Some are organized around:
- facts
- rules
- recursion
- derivation until no new information appears
That is the world of rule engines, Datalog engines, and chase-style systems.
The core idea
Instead of asking only for direct data retrieval, a rule engine often asks:
- what facts follow from these rules?
- what closure or least fixpoint do these inputs imply?
- what new values must exist to satisfy constraints?

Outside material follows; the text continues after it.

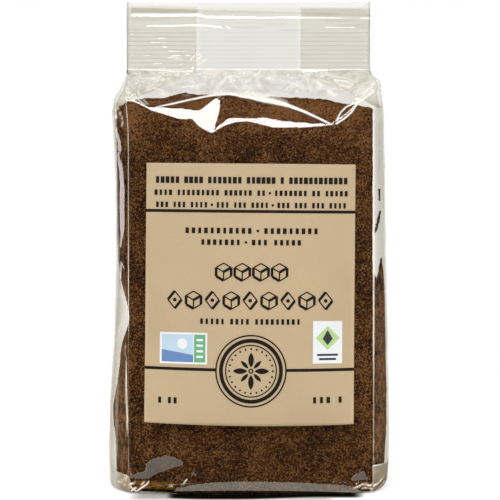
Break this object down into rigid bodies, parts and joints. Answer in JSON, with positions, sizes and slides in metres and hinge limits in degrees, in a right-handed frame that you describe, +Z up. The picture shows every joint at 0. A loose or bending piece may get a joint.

This makes the engine iterative in a deeper way than many classical relational plans.
Fixpoint evaluation
Fixpoint evaluation means:
- start with known facts
- apply rules
- add newly derived facts
- repeat until nothing new is produced
That final stable state is the fixpoint.
This is central to:
- recursive Datalog
- transitive closure
- many inference systems
How this differs from standard relational execution
Relational engines often execute one finite plan over a fixed input.
Rule engines often need:
- iterative scheduling
- duplicate elimination
- dependency tracking
- recursion support
- possibly witness generation or equality merging
So the runtime model is often different even when some individual operators overlap.
Why this matters
Rule/fixpoint execution is especially relevant when the system needs:
- recursive reasoning
- closure computation
- derivation of implicit facts
- chase-like enforcement of dependencies
This makes it a natural topic whenever query engines overlap with logic or theorem-like data processing.
Practical mental model
Standard query engines answer:
- what result follows from this query over this data?
Rule engines also ask:
- what additional facts become true once the rules have run to completion?
That is the essential distinction.
Changelog
- April 1, 2026 -- First version created.